Once the EPA made that determination for greenhouse gases from vehicles in 2009, the agency used the same finding as the legal foundation for regulating emissions from other sources like power plants, buildings and other forms of transport. So, the vehicles were ground zero but the implications spread far beyond cars and trucks.
By repealing vehicle emissions standards first, the EPA is targeting the most direct application of the endangerment finding. But it sets up a domino effect. If the finding doesn’t apply to vehicles, where it originated, it undermines the legal basis for greenhouse gas regulations across all sectors. That’s why the two repeals are linked.
Can the repeal be challenged?
A number of entities already filed lawsuits in 2025 challenging the EPA’s initial steps to repeal the endangerment finding. Additional legal actions are likely to follow when the final rule is published. Something this important, in place for 16 years, won’t go without a fight.
What does this mean for US leadership in the world?

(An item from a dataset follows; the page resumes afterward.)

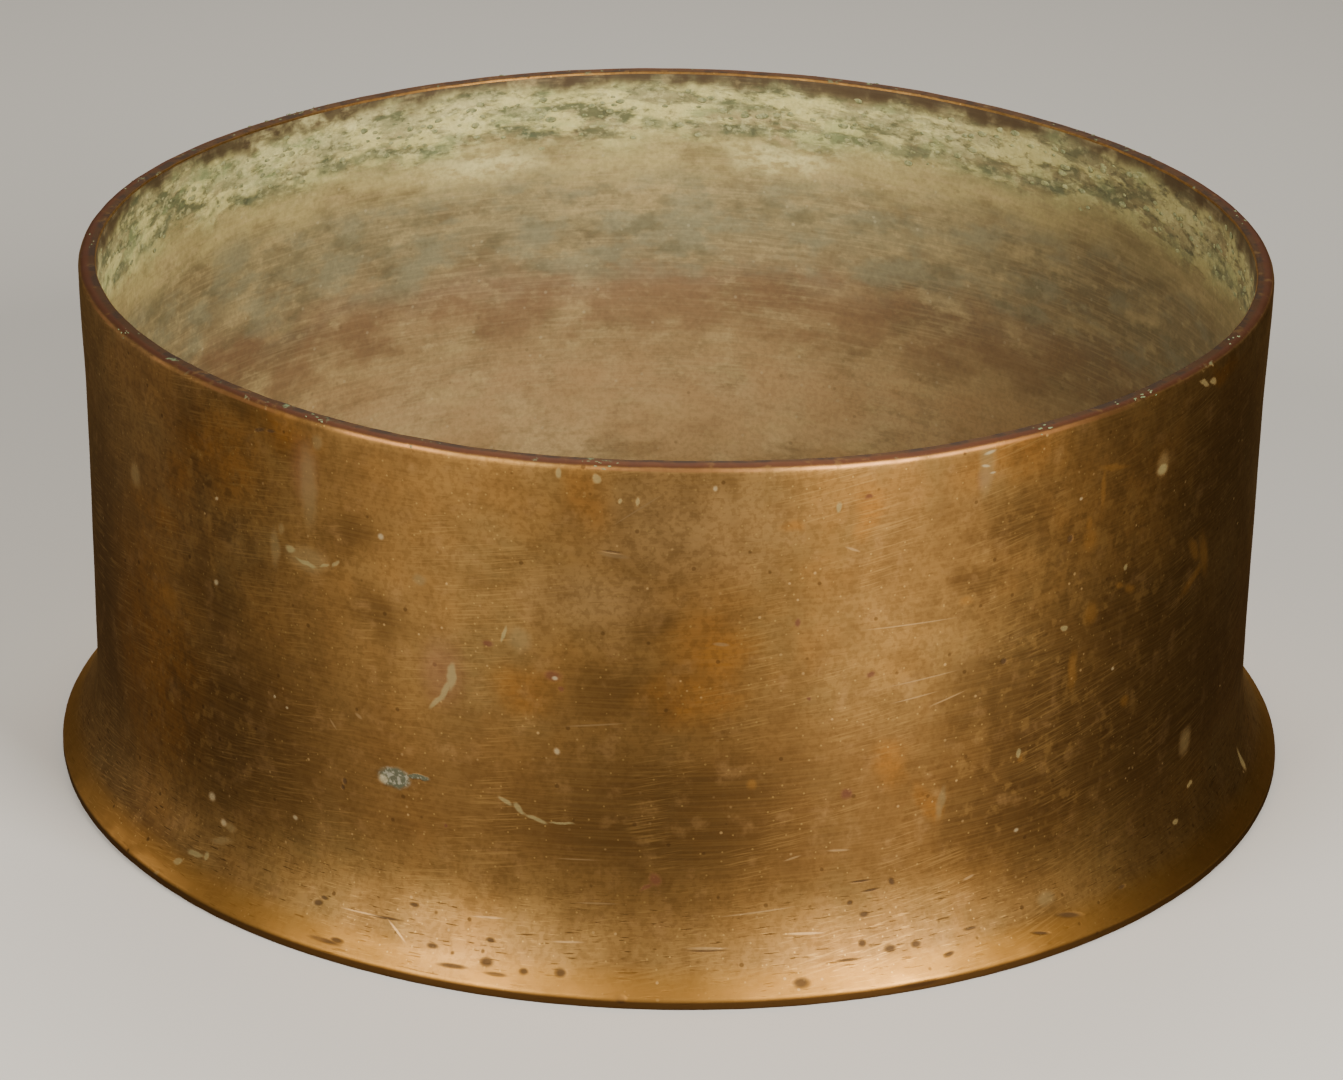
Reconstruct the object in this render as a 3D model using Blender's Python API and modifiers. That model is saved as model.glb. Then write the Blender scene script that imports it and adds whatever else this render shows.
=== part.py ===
"""A straight-walled brass vessel on a flared foot.

Three pieces share the vertical axis: a wall that is open at both ends, a floor plate wedged up
into the taper of the foot, and a ring of brazing metal that seals the corner between them.
Metres, +Z up. The origin is on the table, at the middle of the foot.
"""

import math

import bmesh
import bpy

# Driving dimensions.
RIM_RADIUS = 0.190  # outside of the straight wall
HEIGHT = 0.1687
WALL_THICKNESS = 0.00475
SWELL = 0.0009  # how far the wall stands out just under the rim
SWELL_HEIGHT = 0.045  # height of wall, below the rim, over which it swells
RIM_OUTER_ROUND = 0.0022
RIM_INNER_ROUND = 0.0010

FLARE_HEIGHT = 0.032  # where the wall starts to turn outwards
FLARE_RADIUS = 0.0396  # radius of that hollow turn, on the outside
FLARE_TURN = 45.0  # degrees away from upright at the foot's edge
FOOT_EDGE_ROUND = 0.0024
FOOT_SOLE_ROUND = 0.0006
SOLE_CHAMFER = 0.0006

FLOOR_UNDERSIDE = 0.007
FLOOR_THICKNESS = 0.004
FLOOR_CHAMFER = 0.0005
BRAZE_LEG = 0.0055
BRAZE_HOLLOW = 0.0012  # how far the braze's face sags below a straight chamfer

CONTACT_GAP = 0.0003  # left between pieces that touch
ROUND_STEPS = 96  # facets round the axis
MERGE_DISTANCE = 0.00001
SHARP_EDGE = math.radians(32)

# Worked out from them.
INNER_RADIUS = RIM_RADIUS - WALL_THICKNESS
FLARE_CENTRE_RADIUS = RIM_RADIUS + FLARE_RADIUS
INNER_FLARE_RADIUS = FLARE_RADIUS + WALL_THICKNESS
FLOOR_TOP = FLOOR_UNDERSIDE + FLOOR_THICKNESS


def arc(centre_radius, centre_height, radius, start, end, steps):
    """Points (radius, height) along an arc; angles in degrees, 0 outwards and 90 up."""
    angles = [math.radians(start + (end - start) * i / steps) for i in range(steps + 1)]
    return [
        (centre_radius + radius * math.cos(a), centre_height + radius * math.sin(a))
        for a in angles
    ]


def inner_wall_radius(height):
    """Radius of the wall's inner face, which leans out below the start of the flare."""
    if height >= FLARE_HEIGHT:
        return INNER_RADIUS
    drop = FLARE_HEIGHT - height
    return FLARE_CENTRE_RADIUS - math.sqrt(INNER_FLARE_RADIUS**2 - drop**2)


def swollen_side(steps):
    """The outside just under the rim, top to bottom, where the wall swells a little."""
    top = HEIGHT - RIM_OUTER_ROUND
    bottom = HEIGHT - SWELL_HEIGHT
    points = []
    for i in range(1, steps + 1):
        share = i / steps
        eased = share * share * (3 - 2 * share)
        points.append((RIM_RADIUS + SWELL * (1 - eased), top + (bottom - top) * share))
    return points


def wall_profile():
    """The wall's section: down the outside, across the sole, and up the inside."""
    rim_outer = arc(
        RIM_RADIUS + SWELL - RIM_OUTER_ROUND, HEIGHT - RIM_OUTER_ROUND, RIM_OUTER_ROUND, 90, 0, 4
    )
    flare = arc(FLARE_CENTRE_RADIUS, FLARE_HEIGHT, FLARE_RADIUS, 180, 180 + FLARE_TURN, 9)
    edge_radius, edge_height = flare[-1]
    turn = math.radians(FLARE_TURN)
    edge = arc(
        edge_radius - FOOT_EDGE_ROUND * math.cos(turn),
        edge_height - FOOT_EDGE_ROUND * math.sin(turn),
        FOOT_EDGE_ROUND,
        FLARE_TURN,
        0,
        3,
    )
    foot_radius = edge[-1][0]
    sole = arc(foot_radius - FOOT_SOLE_ROUND, FOOT_SOLE_ROUND, FOOT_SOLE_ROUND, 0, -90, 2)
    hollow_start = math.degrees(math.asin((FLARE_HEIGHT - SOLE_CHAMFER) / INNER_FLARE_RADIUS))
    hollow = arc(
        FLARE_CENTRE_RADIUS, FLARE_HEIGHT, INNER_FLARE_RADIUS, 180 + hollow_start, 180, 9
    )
    sole_inside = [(hollow[0][0] + SOLE_CHAMFER, 0.0)]
    rim_inner = arc(
        INNER_RADIUS + RIM_INNER_ROUND, HEIGHT - RIM_INNER_ROUND, RIM_INNER_ROUND, 180, 90, 3
    )
    return rim_outer + swollen_side(5) + flare + edge[1:] + sole + sole_inside + hollow + rim_inner


def floor_profile():
    """The floor's section from its top, down the tapered edge and back to the axis below."""
    edge_top = FLOOR_TOP - FLOOR_CHAMFER
    edge_bottom = FLOOR_UNDERSIDE + FLOOR_CHAMFER
    top_radius = inner_wall_radius(edge_top) - CONTACT_GAP
    bottom_radius = inner_wall_radius(edge_bottom) - CONTACT_GAP
    return [
        (0.0, FLOOR_TOP),
        (top_radius - FLOOR_CHAMFER, FLOOR_TOP),
        (top_radius, edge_top),
        (bottom_radius, edge_bottom),
        (bottom_radius - FLOOR_CHAMFER, FLOOR_UNDERSIDE),
        (0.0, FLOOR_UNDERSIDE),
    ]


def braze_profile():
    """The braze's section: down its back against the wall, in over the floor, up its hollow face."""
    bottom = FLOOR_TOP + CONTACT_GAP
    top = bottom + BRAZE_LEG
    back = [
        (inner_wall_radius(top + (bottom - top) * i / 3) - CONTACT_GAP, top + (bottom - top) * i / 3)
        for i in range(4)
    ]
    toe_radius = back[-1][0] - BRAZE_LEG
    face = []
    for i in range(5):
        share = i / 4
        sag = BRAZE_HOLLOW * math.sin(math.pi * share) / math.sqrt(2)
        radius = toe_radius + (back[0][0] - toe_radius) * share
        height = bottom + (top - bottom) * share
        face.append((radius + sag, height - sag))
    return back + [(toe_radius, bottom)] + face[1:-1]


def metal(name, colour, roughness):
    material = bpy.data.materials.new(name)
    material.use_nodes = True
    shader = material.node_tree.nodes["Principled BSDF"]
    shader.inputs["Base Color"].default_value = (*colour, 1.0)
    shader.inputs["Metallic"].default_value = 1.0
    shader.inputs["Roughness"].default_value = roughness
    material.diffuse_color = (*colour, 1.0)
    return material


def turned(name, profile, closed, material, collection):
    """One solid of revolution about the Z axis, from its section."""
    shape = bmesh.new()
    points = [shape.verts.new((radius, 0.0, height)) for radius, height in profile]
    for first, second in zip(points, points[1:]):
        shape.edges.new((first, second))
    if closed:
        shape.edges.new((points[-1], points[0]))
    mesh = bpy.data.meshes.new(name)
    shape.to_mesh(mesh)
    shape.free()
    mesh.materials.append(material)
    piece = bpy.data.objects.new(name, mesh)
    collection.objects.link(piece)
    screw = piece.modifiers.new("turn", "SCREW")
    screw.axis = "Z"
    screw.angle = math.tau
    screw.steps = ROUND_STEPS
    screw.render_steps = ROUND_STEPS
    screw.use_merge_vertices = True
    screw.merge_threshold = MERGE_DISTANCE
    screw.use_smooth_shade = True
    return piece


def shade_round(piece):
    """Makes the turned mesh real, so that its rounds are smooth and its corners sharp."""
    graph = bpy.context.evaluated_depsgraph_get()
    mesh = bpy.data.meshes.new_from_object(piece.evaluated_get(graph))
    piece.modifiers.clear()
    piece.data = mesh
    mesh.shade_smooth()
    mesh.set_sharp_from_angle(angle=SHARP_EDGE)


def main():
    for leftover in list(bpy.data.objects):
        bpy.data.objects.remove(leftover)
    vessel = bpy.data.collections.new("brass_vessel")
    bpy.context.scene.collection.children.link(vessel)

    wall_brass = metal("aged_brass_wall", (0.48, 0.28, 0.10), 0.38)
    floor_brass = metal("aged_brass_floor", (0.40, 0.26, 0.12), 0.55)
    braze_metal = metal("brazing_brass", (0.58, 0.42, 0.16), 0.50)

    pieces = [
        turned("side_wall", wall_profile(), True, wall_brass, vessel),
        turned("floor_plate", floor_profile(), False, floor_brass, vessel),
        turned("floor_braze", braze_profile(), True, braze_metal, vessel),
    ]
    bpy.context.view_layer.update()
    for piece in pieces:
        shade_round(piece)


main()
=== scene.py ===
"""The looks of an old brass vessel: a straight hand-finished wall on a flared foot, a floor let
into the taper of the foot and the brazing that seals it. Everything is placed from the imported
solids. Metres, +Z up, the front of the vessel towards -Y.
"""

import math
import random

import bmesh
import bpy
from mathutils import Matrix, Vector, noise


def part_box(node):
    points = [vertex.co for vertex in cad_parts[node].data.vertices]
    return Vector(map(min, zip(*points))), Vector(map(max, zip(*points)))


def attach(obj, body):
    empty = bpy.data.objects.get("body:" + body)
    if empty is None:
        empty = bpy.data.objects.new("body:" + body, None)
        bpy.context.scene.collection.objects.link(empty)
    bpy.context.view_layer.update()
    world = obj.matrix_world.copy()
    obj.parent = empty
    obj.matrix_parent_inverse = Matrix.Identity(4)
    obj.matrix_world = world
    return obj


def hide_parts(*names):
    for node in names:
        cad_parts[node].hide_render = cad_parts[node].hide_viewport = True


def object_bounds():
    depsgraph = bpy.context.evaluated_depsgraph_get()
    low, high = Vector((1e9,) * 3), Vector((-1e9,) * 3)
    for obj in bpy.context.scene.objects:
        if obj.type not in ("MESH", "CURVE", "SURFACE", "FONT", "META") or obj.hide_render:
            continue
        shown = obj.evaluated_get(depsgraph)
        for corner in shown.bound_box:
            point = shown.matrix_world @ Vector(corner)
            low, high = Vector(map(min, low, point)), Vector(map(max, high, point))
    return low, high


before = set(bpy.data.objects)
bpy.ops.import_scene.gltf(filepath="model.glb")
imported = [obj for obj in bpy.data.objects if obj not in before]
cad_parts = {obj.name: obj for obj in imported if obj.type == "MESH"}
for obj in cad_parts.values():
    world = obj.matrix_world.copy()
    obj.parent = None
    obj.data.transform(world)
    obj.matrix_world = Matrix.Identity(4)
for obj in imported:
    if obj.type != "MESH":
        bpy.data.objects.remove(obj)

CAD_LOW, CAD_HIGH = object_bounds()
MM = 0.001


# ---------------------------------------------------------------- sizes read from the solids

def farthest_out(node, low, high):
    """Largest radius of a node's points between two heights."""
    points = (v.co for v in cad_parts[node].data.vertices)
    return max(math.hypot(p.x, p.y) for p in points if low <= p.z <= high)


def nearest_in(node, low, high):
    """Smallest radius of a node's points between two heights."""
    points = (v.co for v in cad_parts[node].data.vertices)
    return min(math.hypot(p.x, p.y) for p in points if low <= p.z <= high)


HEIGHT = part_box("side_wall")[1].z
SWOLLEN_RADIUS = farthest_out("side_wall", 0.95 * HEIGHT, HEIGHT)
INNER_RADIUS = nearest_in("side_wall", 0.5 * HEIGHT, HEIGHT)
FLOOR_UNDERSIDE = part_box("floor_plate")[0].z
FLOOR_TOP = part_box("floor_plate")[1].z
BRAZE_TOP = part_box("floor_braze")[1].z
BRAZE_TOE = nearest_in("floor_braze", 0.0, HEIGHT)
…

By withdrawing from the United Nations Framework Convention on Climate Change (UNFCCC) in early 2026, the U.S. became the only nation refusing to participate in climate change discussions and negotiations. Other countries are not following the U.S. in abandoning climate targets, and some have reaffirmed or even raised their climate goals despite U.S. pressure.
However, the rest of the world takes notice when the U.S. turns its back on rock-solid science and tries to convince people to not believe their own eyes — and wallets. The U.S. risks losing trust among friends and allies that its policy decisions are grounded in facts and science and that it’s a reliable partner. Other nations, like China, will position themselves as reliable partners and economic leaders just as the U.S. pulls back.
Moving away from science doesn’t just weaken U.S. environmental and public health policies. It threatens U.S. leadership on every issue where credibility matters, from trade and finance to industry competitiveness to national security.